I am running mpiDevices.cuf from the book CUDA Fortran for Scientists and Engineers. I have 32 Intel processors and a NVIDIA GV100. My operating system is Ubuntu. I am running PGI Community Edition Version 18.10.
When I run the code with two processors, I get warnings and the following output:
mpiexec -np 2 mpiDevices.out
WARNING: Linux kernel CMA support was requested via the
btl_vader_single_copy_mechanism MCA variable, but CMA support is
not available due to restrictive ptrace settings.The vader shared memory BTL will fall back on another single-copy
mechanism if one is available. This may result in lower performance.Local host: BWA
[0] using device: 0 in compute mode: 0
[1] using device: 0 in compute mode: 0
[1] after allocation on rank: 0, device arrays allocated: 1
[0] after allocation on rank: 0, device arrays allocated: 1
[1] after allocation on rank: 1, device arrays allocated: 2
[0] after allocation on rank: 1, device arrays allocated: 2
Test Passed
Test Passed
[BWA:11385] 1 more process has sent help message help-btl-vader.txt / cma-permission-denied
[BWA:11385] Set MCA parameter “orte_base_help_aggregate” to 0 to see all help / error messages
The output is correct, but I get a warning. What is the warning about CMA memory? When I run the code with 3 processors, the output is incorrect and there is still a warning:
mpiexec -np 3 mpiDevices.out
WARNING: Linux kernel CMA support was requested via the
btl_vader_single_copy_mechanism MCA variable, but CMA support is
not available due to restrictive ptrace settings.The vader shared memory BTL will fall back on another single-copy
mechanism if one is available. This may result in lower performance.Local host: BWA
[0] using device: 0 in compute mode: 0
[1] using device: 0 in compute mode: 0
[2] using device: 0 in compute mode: 0
[0] after allocation on rank: 0, device arrays allocated: 1
[2] after allocation on rank: 0, device arrays allocated: 1
[1] after allocation on rank: 0, device arrays allocated: 2
[2] after allocation on rank: 1, device arrays allocated: 2
[0] after allocation on rank: 1, device arrays allocated: 2
[1] after allocation on rank: 1, device arrays allocated: 3
[0] after allocation on rank: 2, device arrays allocated: 3
[2] after allocation on rank: 2, device arrays allocated: 3
[1] after allocation on rank: 2, device arrays allocated: 4
Test Passed
Test Passed
Test Passed
[BWA:11411] 2 more processes have sent help message help-btl-vader.txt / cma-permission-denied
[BWA:11411] Set MCA parameter “orte_base_help_aggregate” to 0 to see all help / error messages
The output shows that 4 arrays have been allocated, which should not be possible.
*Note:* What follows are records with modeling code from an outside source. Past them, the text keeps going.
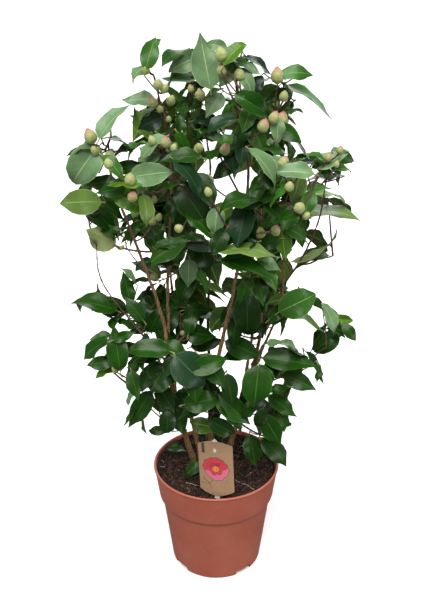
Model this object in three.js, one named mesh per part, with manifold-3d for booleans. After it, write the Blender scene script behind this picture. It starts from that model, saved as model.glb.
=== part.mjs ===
// A camellia shrub in its nursery pot: several stems rise from the soil and carry masses of leaves.
// Millimetres, +Z up. The origin is the centre of the pot's flat underside, on the ground.
import * as THREE from 'three';
import { mergeVertices } from 'three/addons/utils/BufferGeometryUtils.js';
import Module from 'manifold-3d';

const wasm = await Module();
wasm.setup();

// Driving dimensions.
const GAP = 0.3; // clearance between pieces that touch
const POT_HEIGHT = 211;
const RIM_RADIUS = 120;
const COLLAR_HEIGHT = 65; // the straight band round the top of the pot
const COLLAR_FOOT_RADIUS = 110.5;
const BODY_TOP_RADIUS = 104;
const FOOT_RADIUS = 87;
const FOOT_ROUND = 4; // rounding of the bottom edge, in two facets
const FOOT_ROUND_BREAK = 0.3; // where those facets meet, as a share of the rounding
const WALL = 2;
const BASE_THICKNESS = 3;
const LIP_HEIGHT = 4; // the bead round the rim
const LIP_OUT = 2.5; // how far the bead stands out from the collar
const LIP_BEVEL = 1; // slope under the bead
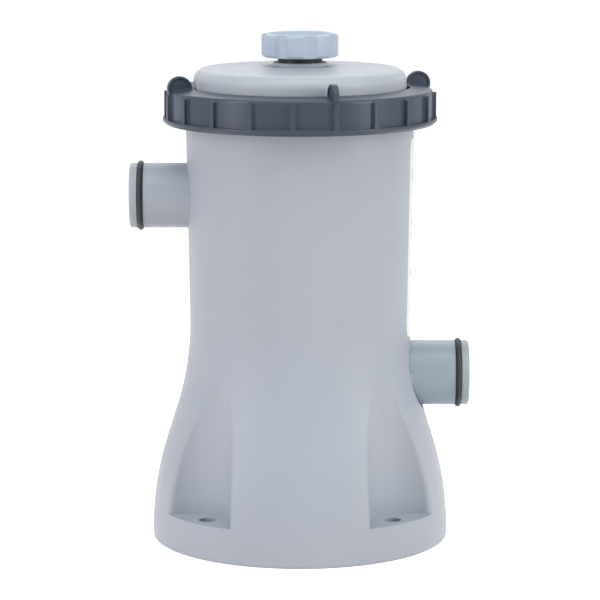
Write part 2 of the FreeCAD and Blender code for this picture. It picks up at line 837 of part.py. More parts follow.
def cartridge_media():
    """Pleated filter cloth: one folded wall round the core."""
    height = cartridge_top - cartridge_bottom - d.cartridge_cap_thickness * 2
    outer, inner = [], []
    for fold in range(2 * MEDIA_PLEATS):
        angle = math.pi * fold / MEDIA_PLEATS
        radius = pleat_outer_radius.value - (pleat_depth.value if fold % 2 else 0)
        direction = FreeCAD.Vector(math.cos(angle), math.sin(angle), 0)
        outer.append(direction * radius)
        inner.append(direction * (radius - d.pleat_wall_radial.value))
    outside = Part.Face(Part.makePolygon(outer + outer[:1]))
    inside = Part.Face(Part.makePolygon(inner + inner[:1]))
    face = outside.cut(inside)
    media = doc.addObject("Part::Feature", "cartridge_media")
    media.Shape = face.extrude(FreeCAD.Vector(0, 0, height.value))
    place(media, z=cartridge_bottom + d.cartridge_cap_thickness)
    return media


def cartridge_core():
    """Perforated tube inside the pleats."""
    bottom = cartridge_bottom + d.cartridge_cap_thickness
    top = cartridge_top - d.cartridge_cap_thickness
    blank = tube("core_tube", core_radius, core_radius - d.core_wall, bottom, top)
    step = (top - bottom - d.core_slot_gap) / CORE_SLOT_ROWS
    rows = []
    for row in range(CORE_SLOT_ROWS):
        slot = box(f"core_slot_{row}", core_radius * 4, d.core_slot_width, step - d.core_slot_gap,
                   core_radius * -2, bottom + d.core_slot_gap + step * row)
        angles = [180.0 * turn / CORE_SLOT_PAIRS for turn in range(CORE_SLOT_PAIRS)]
        rows.append(at_angles(f"core_slots_{row}", slot, angles))
    return cut("cartridge_core", blank, fuse("core_slots", *rows))


def screw_ear(label, start, bottom, height):
    """A lug that reaches from a round wall out to a screw."""
    arm = box(label + "_arm", screw_circle_radius - start, d.ear_boss_radius * 2, height, start, bottom)
    end = cylinder(label + "_end", d.ear_boss_radius, height, screw_circle_radius, 0, bottom)
    return fuse(label, arm, end)


def pump_casing():
    """Volute pot with the outlet stub, screwed up against the canister floor."""
    pot = cylinder("casing_pot", casing_outer_radius, casing_top - casing_bottom, z=casing_bottom)
    stub = port_stub("outlet_stub", d.casing_inner_radius * 0.5, d.outlet_height, "x")
    ear_start = d.casing_inner_radius + d.casing_wall / 2
    upper_ear = screw_ear("casing_ear", ear_start, casing_ear_bottom, d.casing_ear_thickness)
    lower_ear = screw_ear("motor_boss", ear_start, casing_bottom, d.motor_boss_height)
    casing_hole = cylinder("casing_hole", d.screw_hole_radius, d.casing_ear_thickness,
                           screw_circle_radius, 0, casing_ear_bottom)
    motor_hole = cylinder("motor_boss_hole", d.screw_hole_radius, d.motor_boss_height - d.screw_tip_room,
                          screw_circle_radius, 0, casing_bottom)
    solid = fuse(
        "casing_solid",
        pot,
        stub,
        at_angles("casing_ears", upper_ear, mirrored_angles(d.casing_screw_azimuth)),
        at_angles("motor_bosses", lower_ear, mirrored_angles(d.motor_screw_azimuth)),
    )
    removed = fuse(
        "casing_removed",
        cylinder("volute", d.casing_inner_radius, casing_top - bearing_top, z=bearing_top),
        cylinder("rotor_opening", bearing_plate_radius + d.bearing_plate_gap, bearing_top - casing_bottom, z=casing_bottom),
        cylinder("outlet_bore", port_bore_radius, d.outlet_bore_length, d.port_reach - d.outlet_bore_length,
                 0, d.outlet_height, "x"),
        cylinder("outlet_throat", port_bore_radius - d.outlet_throat, d.port_reach - d.casing_inner_radius * 0.5,
                 d.casing_inner_radius * 0.5, 0, d.outlet_height, "x"),
        at_angles("casing_holes", casing_hole, mirrored_angles(d.casing_screw_azimuth)),
        at_angles("motor_boss_holes", motor_hole, mirrored_angles(d.motor_screw_azimuth)),
    )
    return cut("pump_casing", solid, removed)


def casing_gasket():
    return tube("casing_gasket", casing_outer_radius, d.casing_inner_radius, casing_top, floor_under)


def screw(label, seat, length):
    """Pan-head screw driven upwards, its head under the seat."""
    return turned(label, [
        (0, seat - d.screw_head_height),
        (d.screw_head_radius - d.screw_head_round, seat - d.screw_head_height),
        (d.screw_head_radius, seat - d.screw_head_height + d.screw_head_round, d.screw_head_round, LEFT),
        (d.screw_head_radius, seat),
        (d.screw_radius, seat),
        (d.screw_radius, seat + length),
        (0, seat + length),
    ])


def screw_set(label, seat, length, azimuth):
    one = screw(label + "_one", seat, length)
    place(one, x=screw_circle_radius)
    return at_angles(label, one, mirrored_angles(azimuth))


def motor_housing():
    """Cup that holds the stator, with screw ears round its mouth."""
    cup = turned("motor_cup", [
        (0, d.motor_bottom),
        (motor_radius - d.motor_foot_round, d.motor_bottom),
        (motor_radius, d.motor_bottom + d.motor_foot_round, d.motor_foot_round, LEFT),
        (motor_radius, casing_bottom),
        (motor_inner_radius, casing_bottom),
        (motor_inner_radius, motor_floor),
        (0, motor_floor),
    ])
    ear = screw_ear("motor_ear", motor_inner_radius + d.motor_wall / 2, casing_bottom - d.casing_ear_thickness, d.casing_ear_thickness)
    hole = cylinder("motor_ear_hole", d.screw_hole_radius, d.casing_ear_thickness, screw_circle_radius, 0,
                    casing_bottom - d.casing_ear_thickness)
    gland_hole = cylinder("gland_hole", d.gland_seat_radius, d.motor_wall * 2, 0,
                          motor_inner_radius - d.motor_wall / 2, d.motor_bottom + d.gland_rise, "y")
    angles = mirrored_angles(d.motor_screw_azimuth)
    solid = fuse("motor_solid", cup, at_angles("motor_ears", ear, angles))
    removed = fuse("motor_removed", at_angles("motor_ear_holes", hole, angles), gland_hole)
    return cut("motor_housing", solid, removed)


def cord_gland():
    """Rubber gland in the motor housing's back wall, bored for the cord."""
    seat = d.gland_seat_radius - d.gland_seat_gap
    shoulder = motor_radius + d.gland_flange_gap
    gland = turned("cord_gland", [
        (d.gland_bore_radius, motor_inner_radius),
        (seat, motor_inner_radius),
        (seat, shoulder),
        (d.gland_radius, shoulder),
        (d.gland_radius - d.gland_taper, motor_radius + d.gland_length),
        (d.gland_bore_radius, motor_radius + d.gland_length),
    ])
    place(gland, z=d.motor_bottom + d.gland_rise, rotation=ALONG["y"])
    return gland


def rotor_can():
    """Thin-walled isolation can: its flange closes the motor, its floor holds the lower bearing."""
    flange = motor_inner_radius - d.can_flange_gap
    seal_bottom = can_top - d.can_seal_section - d.can_seal_sink
    seal_half = d.can_seal_section / 2 + d.can_seal_room
    hub = d.bearing_radius + d.shaft_play
    return turned("rotor_can", [
        (0, can_bottom),
        (can_outer_radius, can_bottom),
        (can_outer_radius, can_top - d.can_flange_thickness),
        (flange, can_top - d.can_flange_thickness),
        (flange, can_top),
        (d.can_seal_radius + seal_half, can_top),
        (d.can_seal_radius + seal_half, seal_bottom),
        (d.can_seal_radius - seal_half, seal_bottom),
        (d.can_seal_radius - seal_half, can_top),
        (d.can_inner_radius, can_top),
        (d.can_inner_radius, can_floor),
        (hub + d.can_wall * 2, can_floor),
        (hub + d.can_wall * 2, can_floor + d.bearing_length),
        (hub, can_floor + d.bearing_length),
        (hub, can_floor),
        (0, can_floor),
    ])


def can_seal():
    """O-ring between the can's flange and the casing."""
    ring = doc.addObject("Part::Torus", "can_o_ring")
    half = d.can_seal_section / 2
    bind(ring, Radius1=d.can_seal_radius, Radius2=half)
    place(ring, z=can_top - half - d.can_seal_sink)
    return ring


def stator_core():
    """Laminated ring with inward poles."""
    outer = motor_inner_radius - d.stator_gap / 2
    stack = stator_top - stator_bottom
    yoke = tube("stator_ring", outer, outer - d.stator_yoke, stator_bottom, stator_top)
    pole = box("stator_pole", outer - d.stator_yoke / 2, d.stator_pole_width, stack, 0, stator_bottom)
    solid = fuse("stator_solid", yoke, around("stator_poles", pole, STATOR_POLES, d.stator_azimuth))
    return cut("stator_core", solid, cylinder("stator_bore", can_outer_radius + d.stator_gap, stack, z=stator_bottom))


def stator_windings():
    """One wound coil round each pole."""
    outer = motor_inner_radius - d.stator_gap / 2 - d.stator_yoke
    start = can_outer_radius + d.coil_inset
    length = outer - start - d.coil_back_gap
    inner_width = d.stator_pole_width + d.coil_gap * 2
    inner_height = stator_top - stator_bottom + d.coil_gap * 2
    block = box("coil_block", length, inner_width + d.coil_thickness * 2, inner_height + d.coil_thickness * 2,
                start, stator_bottom - coil_room)
    window = box("coil_window", length, inner_width, inner_height, start, stator_bottom - d.coil_gap)
    coil = cut("stator_coil", block, window)
    return around("stator_windings", coil, STATOR_POLES, d.stator_azimuth)


def bearing_plate():
    """Disc over the can's mouth that carries the upper bearing."""
    hub = d.bearing_radius + d.shaft_play
    return turned("bearing_plate", [
        (hub, upper_bearing_bottom),
        (d.bearing_hub_radius, upper_bearing_bottom),
        (d.bearing_hub_radius, can_top),
        (bearing_plate_radius, can_top),
        (bearing_plate_radius, bearing_top),
        (hub, bearing_top),
    ])


def bearing(label, bottom):
    return tube(label, d.bearing_radius, d.shaft_radius + d.shaft_play, bottom, bottom + d.bearing_length)


def thrust_washer(label, bottom):
    return tube(label, d.washer_radius, d.shaft_radius + d.shaft_play, bottom, bottom + d.washer_thickness)


def rotor_shaft():
    bottom = can_floor + d.shaft_foot_gap
    return cylinder("rotor_shaft", d.shaft_radius, impeller_top - d.impeller_hub_taper - bottom, z=bottom)


def rotor_magnet():
    return tube("rotor_magnet", d.can_inner_radius - d.magnet_gap, d.shaft_radius + d.shaft_press,
                magnet_bottom, magnet_top)


def impeller():
    """Open impeller: a disc, a hub and swept blades."""
    bore = d.shaft_radius + d.shaft_press
    disc_top = impeller_bottom + d.impeller_disc
    root_radius = d.impeller_hub_radius - d.impeller_hub_taper
    blade_top = impeller_top - d.impeller_hub_taper
    hub = turned("impeller_hub", [
        (bore, impeller_bottom),
        (d.impeller_radius, impeller_bottom),
        (d.impeller_radius, disc_top),
        (d.impeller_hub_radius, disc_top),
        (root_radius, impeller_top),
        (0, impeller_top),
        (0, blade_top),
        (bore, blade_top),
    ])
    tip_x = d.impeller_radius * cosine(d.blade_sweep)
    tip_y = d.impeller_radius * sine(d.blade_sweep)
    half = d.blade_thickness / 2
    blade = padded("impeller_blade", "XY_Plane", [
        (root_radius, -half),
        (tip_x + half, tip_y - half, d.blade_radius, LEFT),
        (tip_x - half, tip_y + half),
        (root_radius, half, d.blade_radius - d.blade_thickness, RIGHT),
    ], blade_top - impeller_bottom, impeller_bottom)
    return fuse("impeller", hub, around("impeller_blades", blade, IMPELLER_BLADES))


def build():
    """Makes every piece; the names of the list are the names of the files."""
    return [
        filter_housing(),
        port_ring("inlet_o_ring", inlet_height, "-x"),
        lid_seal(),
        lid(),
        locking_ring(),
        air_valve_seal(),
        air_valve(),
        cartridge_cap("cartridge_bottom_cap", cartridge_bottom),
        cartridge_cap("cartridge_top_cap", cartridge_top - d.cartridge_cap_thickness),
        cartridge_media(),
        cartridge_core(),
        pump_casing(),
        port_ring("outlet_o_ring", d.outlet_height, "x"),
        casing_gasket(),
        screw_set("casing_screws", casing_ear_bottom, d.casing_ear_thickness + d.screw_grip,
                  d.casing_screw_azimuth),
        motor_housing(),
        screw_set("motor_screws", casing_bottom - d.casing_ear_thickness,
                  d.casing_ear_thickness + d.screw_grip, d.motor_screw_azimuth),
        cord_gland(),
        rotor_can(),
        can_seal(),
        stator_core(),
        stator_windings(),
        bearing_plate(),
        bearing("upper_bearing", upper_bearing_bottom),
        bearing("lower_bearing", can_floor),
        thrust_washer("upper_thrust_washer", magnet_top + d.end_play),
        thrust_washer("lower_thrust_washer", lower_washer_bottom),
        rotor_shaft(),
        rotor_magnet(),
        impeller(),
    ]


def check(pieces):
    """Stops with a plain message if any object failed or any piece has no good solid."""
    for item in doc.Objects:
        if "Invalid" in item.State or "Error" in item.State:
            raise RuntimeError(f"{item.Label} failed: {item.State}")
    for piece in pieces:
        shape = piece.Shape
        if shape.isNull() or not shape.isValid() or not shape.Solids:
            raise RuntimeError(f"{piece.Label} has no valid solid")


def export(pieces):
    os.makedirs("parts", exist_ok=True)
    for piece in pieces:
        shape = piece.Shape
        shape.exportStep(f"parts/{piece.Label}.step")
        print(f"{piece.Label}: {len(shape.Solids)} solid(s), {shape.Volume / 1000:.2f} cm3")


pieces = build()
doc.recompute()
check(pieces)
export(pieces)
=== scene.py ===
"""Looks of a pool filter pump, in metres, in the CAD frame: Z up, the inlet to the left at -X."""

import json
import math

import bmesh
import bpy
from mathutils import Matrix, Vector


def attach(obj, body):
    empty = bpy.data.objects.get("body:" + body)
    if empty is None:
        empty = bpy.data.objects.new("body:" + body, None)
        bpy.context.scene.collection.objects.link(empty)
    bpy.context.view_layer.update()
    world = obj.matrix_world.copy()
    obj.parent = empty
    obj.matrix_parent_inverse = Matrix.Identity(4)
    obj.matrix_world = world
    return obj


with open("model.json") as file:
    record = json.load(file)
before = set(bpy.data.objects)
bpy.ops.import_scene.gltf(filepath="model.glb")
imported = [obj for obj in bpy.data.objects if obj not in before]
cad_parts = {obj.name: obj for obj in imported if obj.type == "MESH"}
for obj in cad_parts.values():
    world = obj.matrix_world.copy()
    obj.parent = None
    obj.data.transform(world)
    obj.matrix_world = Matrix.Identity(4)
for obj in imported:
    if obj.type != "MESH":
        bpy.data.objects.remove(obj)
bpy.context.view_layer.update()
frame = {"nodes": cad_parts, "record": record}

nodes = frame["nodes"]
MM = 0.001

# shapes that the added pieces sit on, as in the CAD source
CANISTER_RADIUS = 65.1 * MM
CANISTER_TOP_RADIUS = 66.9 * MM
SHOULDER_Z = 130.0 * MM
COLLAR_Z = 248.0 * MM
FLARE_RADIUS = 171.0 * MM
NECK_RADIUS = 71.0 * MM
RING_BORE_RADIUS = 73.8 * MM
VALVE_STEM_RADIUS = 7.0 * MM
PORT_RADIUS = 19.1 * MM
OUTLET_Z = 98.0 * MM

# sockets of a Mix node that mixes colours
MIX_FIRST, MIX_SECOND, MIX_RESULT = 6, 7, 2


def linear(red, green, blue):
    """An sRGB colour of 0 to 255, as the linear colour with alpha that shaders take."""
    def channel(value):
        value /= 255.0
        return value / 12.92 if value <= 0.04045 else ((value + 0.055) / 1.055) ** 2.4
    return (channel(red), channel(green), channel(blue), 1.0)


# Materials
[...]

The error gets worse as I increase the number of processors. Here is mpiDevices.cuf:
!
! Copyright (c) 2017, NVIDIA CORPORATION. All rights reserved.
!
! NVIDIA CORPORATION and its licensors retain all intellectual property
! and proprietary rights in and to this software, related documentation
! and any modifications thereto.
!
!
! These example codes are a portion of the code samples from the companion
! website to the book "CUDA Fortran for Scientists and Engineers":
!
! http://store.elsevier.com/product.jsp?isbn=9780124169708
!
program mpiDevices
use cudafor
use mpi
implicit none
! global array size
integer, parameter :: n = 1024*1024
! MPI variables
integer :: myrank, nprocs, ierr
! device
type(cudaDeviceProp) :: prop
integer(int_ptr_kind()) :: freeB, totalB, freeA, totalA
real, device, allocatable :: d(:)
integer :: i, j, istat
! MPI initialization
call MPI_init(ierr)
call MPI_comm_rank(MPI_COMM_WORLD, myrank, ierr)
call MPI_comm_size(MPI_COMM_WORLD, nProcs, ierr)
! print compute mode for device
istat = cudaGetDevice(j)
istat = cudaGetDeviceProperties(prop, j)
do i = 0, nprocs-1
call MPI_BARRIER(MPI_COMM_WORLD, ierr)
if (myrank == i) write(*,"('[',i0,'] using device: ', &
i0, ' in compute mode: ', i0)") &
myrank, j, prop%computeMode
enddo
! get memory use before large allocations,
call MPI_BARRIER(MPI_COMM_WORLD, ierr)
istat = cudaMemGetInfo(freeB, totalB)
! now allocate arrays, one rank at a time
do j = 0, nProcs-1
! allocate on device associated with rank j
call MPI_BARRIER(MPI_COMM_WORLD, ierr)
if (myrank == j) allocate(d(n))
! Get free memory after allocation
call MPI_BARRIER(MPI_COMM_WORLD, ierr)
istat = cudaMemGetInfo(freeA, totalA)
write(*,"(' [',i0,'] after allocation on rank: ', i0, &
', device arrays allocated: ', i0)") &
myrank, j, (freeB-freeA)/n/4
end do
deallocate(d)
if (istat .ne. 0) then
write(*,*) "Test Failed"
else
write(*,*) "Test Passed"
endif
call MPI_Finalize(ierr)
end program mpiDevices
Are my problems associated with Linux operating system or the PGI compiler?
I can fix the warning message by altering the setting for ptrace_scope using the following command:
echo 0 | sudo tee /proc/sys/kernel/yama/ptrace_scope
However, mpiDevices.out continues to allocate too many arrays for np>2. Are the other settings that I should change?
Thank you, Doug.